Dad’s book is no Oprah pick

It could be a chilly Father’s Day for Oprah Winfrey ’s dad.

The talk queen tells us she’s “shocked” and “disappointed” that she had to hear it from the Daily News that her 74-year-old pop, Vernon, is writing a book about her.

Winfrey said she laughed recently when “one of my assistants said, ‘The Daily News is calling. They say they heard your father is writing a book about you.’ I said, ‘That’s impossible. I can assure them it’s not true.’

“But then my sister said, ‘I think you should call your father.’ I called him and it turned out he is writing a book. The worst part of it was him saying, ‘I meant to tell you I’ve been working on it.’ ”

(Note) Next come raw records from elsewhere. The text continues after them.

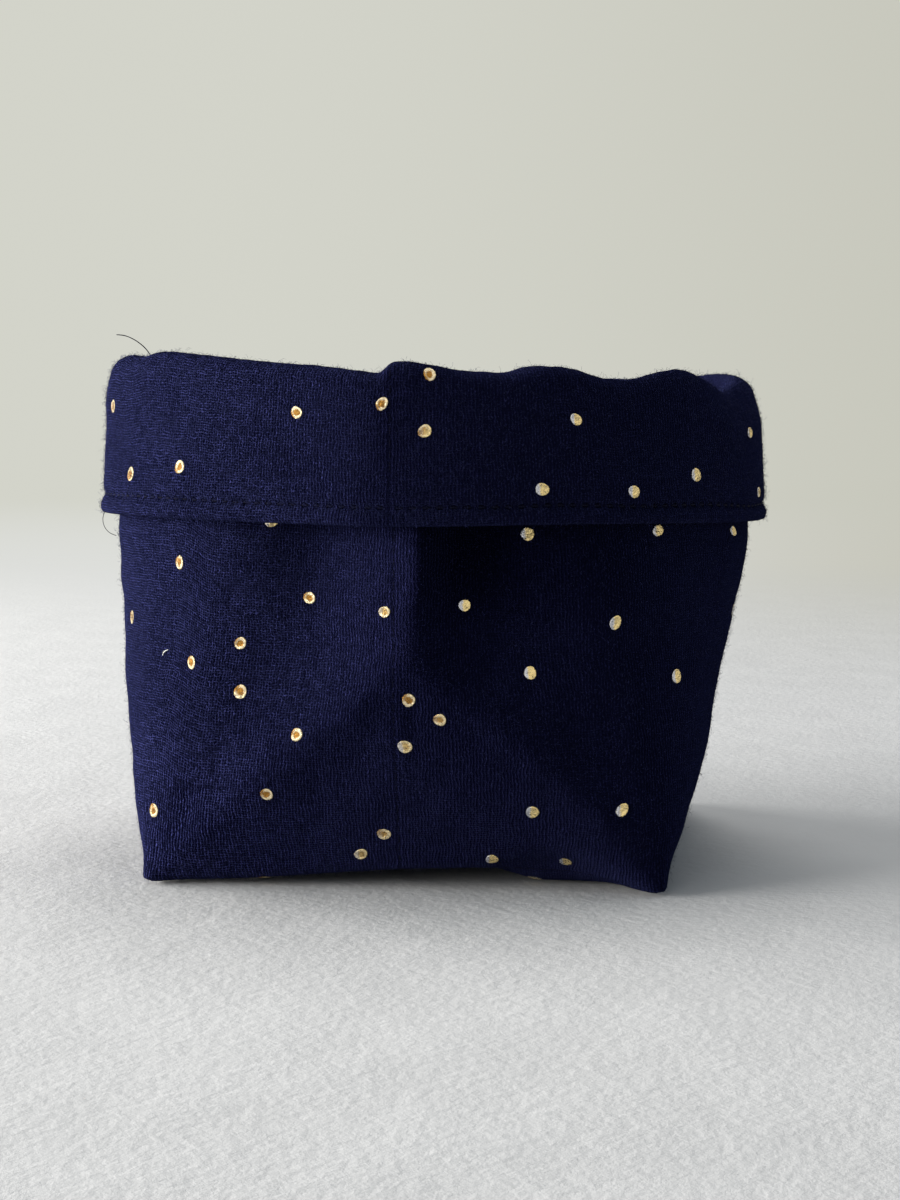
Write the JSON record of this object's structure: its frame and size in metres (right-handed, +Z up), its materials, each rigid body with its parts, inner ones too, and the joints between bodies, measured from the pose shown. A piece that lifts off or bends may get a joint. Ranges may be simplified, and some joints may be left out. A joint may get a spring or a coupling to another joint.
{
  "type": "fabric storage bin",
  "caption": "Small sewn cloth storage bin with a square base, ridged front and back seams and its mouth turned down outside as a cuff.",
  "frame": {"origin": "middle of the square base, on the surface that the bin stands on", "axes": "+Z up, -Y towards the front ridge with its side seam, +X to the right-hand side as seen from the front"},
  "size_m": [0.152, 0.1373, 0.11],
  "materials": {
    "navy_gauze": "matt crinkled double gauze, dark navy",
    "fleece": "soft white needle-punched wadding",
    "navy_thread": "spun sewing thread, dark navy",
    "gold_foil": "pressed foil print, bright pale gold"
  },
  "bodies": {
    "root": {"outer_left_panel": "navy_gauze", "outer_right_panel": "navy_gauze", "fleece_left_panel": "fleece", "fleece_right_panel": "fleece", "lining_left_panel": "navy_gauze", "lining_right_panel": "navy_gauze", "outer_bottom_seam": "navy_thread", "outer_side_seam_front": "navy_thread", "outer_side_seam_back": "navy_thread", "outer_corner_seam_front": "navy_thread", "outer_corner_seam_back": "navy_thread", "lining_bottom_seam": "navy_thread", "lining_side_seam_front": "navy_thread", "lining_side_seam_back": "navy_thread", "lining_corner_seam_front": "navy_thread", "lining_corner_seam_back": "navy_thread", "mouth_seam": "navy_thread", "hem_topstitch": "navy_thread"}
  },
  "joints": []
}
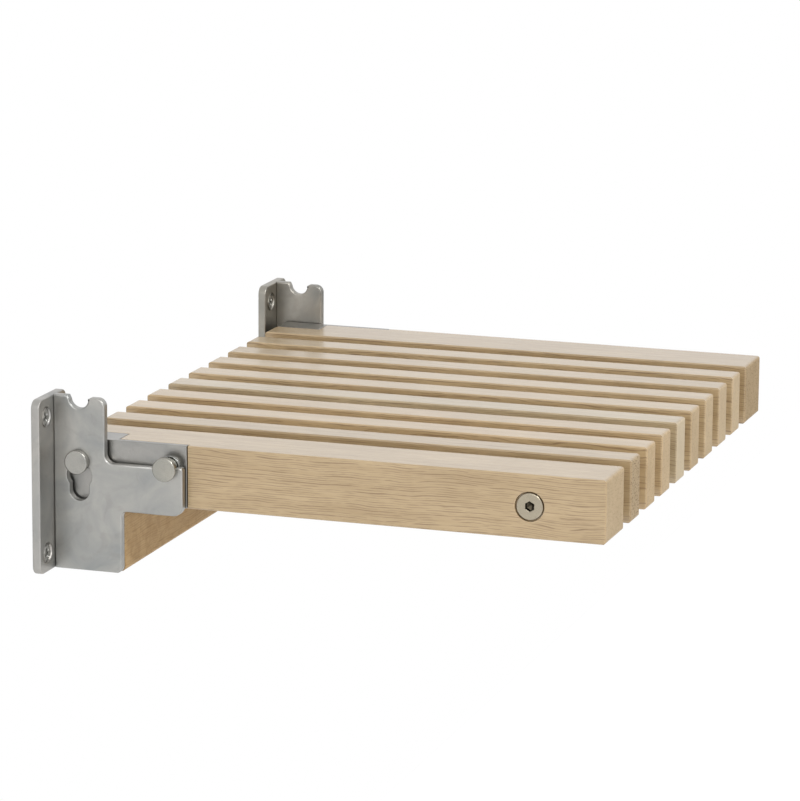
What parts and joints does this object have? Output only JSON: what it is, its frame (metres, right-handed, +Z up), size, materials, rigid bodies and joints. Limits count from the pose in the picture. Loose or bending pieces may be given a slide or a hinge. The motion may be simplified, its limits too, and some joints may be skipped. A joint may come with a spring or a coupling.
{
  "type": "folding wall seat",
  "caption": "Slatted oak seat that hangs from steel wall brackets by headed pins and folds up against the wall about its rear pins.",
  "frame": {"origin": "on the wall plane, at the height of the seat's top face when it is folded down, midway between the brackets' side plates", "axes": "+X along the wall, towards the bracket that is on the right when the wall is faced; +Y into the wall; +Z up"},
  "size_m": [0.476, 0.4286, 0.1185],
  "materials": {
    "oak": "satin, oiled",
    "plate_steel": "bead blasted satin",
    "pin_steel": "satin turned",
    "screw_steel": "plain stainless",
    "rod_steel": "plain stainless"
  },
  "bodies": {
    "wall_frame": {"left_wall_flange": "plate_steel", "right_wall_flange": "plate_steel", "left_side_plate": "plate_steel", "right_side_plate": "plate_steel", "wall_rail": "oak", "left_wall_screws": "screw_steel", "right_wall_screws": "screw_steel", "rail_screws": "screw_steel"},
    "seat": {"left_outer_slat": "oak", "right_outer_slat": "oak", "slat_1": "oak", "slat_2": "oak", "slat_3": "oak", "slat_4": "oak", "slat_5": "oak", "slat_6": "oak", "slat_7": "oak", "slat_8": "oak", "front_tie_rod": "rod_steel", "rear_tie_rod": "rod_steel", "front_spacers": "rod_steel", "rear_spacers": "rod_steel", "left_tie_bolt": "screw_steel", "right_tie_bolt": "screw_steel", "left_seat_bracket": "plate_steel", "right_seat_bracket": "plate_steel", "left_rear_pin": "pin_steel", "right_rear_pin": "pin_steel", "left_front_pin": "pin_steel", "right_front_pin": "pin_steel", "pin_washers": "pin_steel", "bracket_screws": "screw_steel"}
  },
  "joints": [
    {"name": "seat_fold", "type": "hinge", "parent": "wall_frame", "child": "seat", "pos_m": [0, -0.02319, -0.0146], "axis": [-1, 0, 0], "range_deg": [0, 90]}
  ]
}
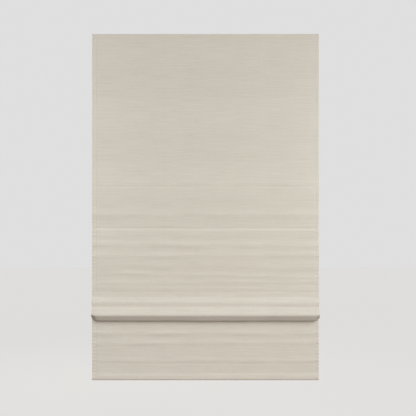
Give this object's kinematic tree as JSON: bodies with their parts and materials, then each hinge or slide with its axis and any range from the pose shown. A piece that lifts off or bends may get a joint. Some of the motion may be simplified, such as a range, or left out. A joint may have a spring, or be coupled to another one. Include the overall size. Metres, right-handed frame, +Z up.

Winfrey, 53, confided, “I was upset. I won’t say ‘devastated,’ but I was stunned.”

“The last person in the world to be doing a book about me is Vernon Winfrey,” she added. “The last person.”

Oprah was 14 and pregnant when she left her mother’s home in Milwaukee to live with her father in Nashville. Her baby died weeks after he was born. She has said before that she’s grateful to her father for helping her go on, for teaching her discipline and the importance of education.

Nevertheless, Vernon, who plans to call his book, “Things Unspoken,” was quoted as saying he should have been tougher on her, because Oprah was “out of hand and an unruly child.”

“I have a good relationship with him,” Oprah told us Sunday, when she received the Elie Wiesel Foundation Humanitarian Award at the Waldorf. Though she hasn’t seen Vernon since he accompanied her on a trip to Africa a few months ago,
she said, “We talk, we talk, we talk.”

That’s why “I would have preferred to have known my father was working on this. It would have been a nice gesture, a courtesy,” she said.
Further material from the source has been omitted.